Baru-baru ini ada pernyataan dari salah satu direktur lembaga survei yang mengatakan bahwa jika hasil rekapitulasi suara KPU berbeda dengan hasil quick count, maka telah terjadi kecurangan. Sebagai seorang statistisi yang bernaung di bawah Badan Pusat Statistik dan saya jamin netral, terpanggil untuk mengklarifikasi pernyataan direktur lembaga survei tersebut.
Berbicara data hasil pilpres mana yang lebih akurat antara quick count dan real count, maka kita harus mengetahui filosofi asal data dari kedua metode tersebut. Pertama kita bahas dulu quick count. Dalam ilmu statistik, metode quick count yang mengambil sebagian data dari populasi untuk menyimpulkan data populasi disebut survei. Perlu diketahui bersama bahwa inti dari survei adalah ukuran sampel dan teknik pengambilan sampel. Sehingga yang menjadi pertanyaan sekarang adalah apakah jumlah TPS yang diambil oleh lembaga survei sudah memenuhi syarat? Apakah TPS yang menjadi sampel quick count sudah tersebar secara proporsional keseluruh wilayah Indonesia? Untuk persebaran TPS sampel kita serahkan lembaga survei untuk menjawabnya. Namun untuk ukuran sampel, saya bisa memberikan hitungan ukuran sampel dengan metode slovin sebagai berikut:
Dengan jumlah TPS seluruh Indonesia sebanyak 478.685 dan margin error yang sering didengungkan lembaga survei sebesar 1 persen maka jumlah sampel TPS seharusnya adalah
Ukuran sampel = 478.685 dibagi (1+ (0.012)x478.685 = 9795,37 TPS (metode slovin)

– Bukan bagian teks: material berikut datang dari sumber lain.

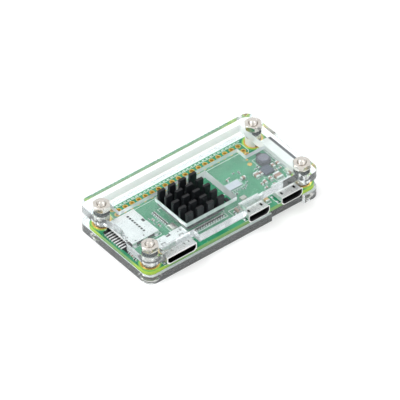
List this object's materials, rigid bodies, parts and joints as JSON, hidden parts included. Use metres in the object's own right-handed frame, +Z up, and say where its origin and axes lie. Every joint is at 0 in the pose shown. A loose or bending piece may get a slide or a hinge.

Dengan demikian, seharusnya lembaga survei mendata tidak hanya 2000 TPS, tetapi mendata 9795 TPS untuk mendapatkan angka populasi dengan tingkat margin error 1 persen dalam melaksanakan quick count. Kemudian perlu diketahui bersama bahwa survei memiliki tingkat kesalahan. Namun kesalahan tidak hanya berdasarkan margin error saja yang sering dikemukakan lembaga survei, namun tingkat kesalahan survei terdiri dari sampling error dan non sampling error. Sampling error berkaitan dengan tingkat kesalahan dalam pengambilan sampel sedangkan non sampling error lebih condong kepada kesalahan manusia dalam menginput data. Sehingga dengan kondisi hasil quick count yang hanya selisih maksimal 5 persen, menurut logika statistik masih memungkinkan hasil real count berbeda dengan hasil quick count.
Untuk pembahasan real count sebetulnya singkat saja, real count atau sensus dalam istilah statistik adalah data sesungguhnya. Sehingga apabila ada dua buah data dengan sumber sensus dan survei, maka jelas yang dipakai adalah data hasil sensus. Alasannya jelas, data hasil survey memiliki tingkat kesalahan sampling error dan non sampling error sedangkan data hasil sensus tetap memiliki tingkat kesalahan namun hanya bersumber dari non sampling error.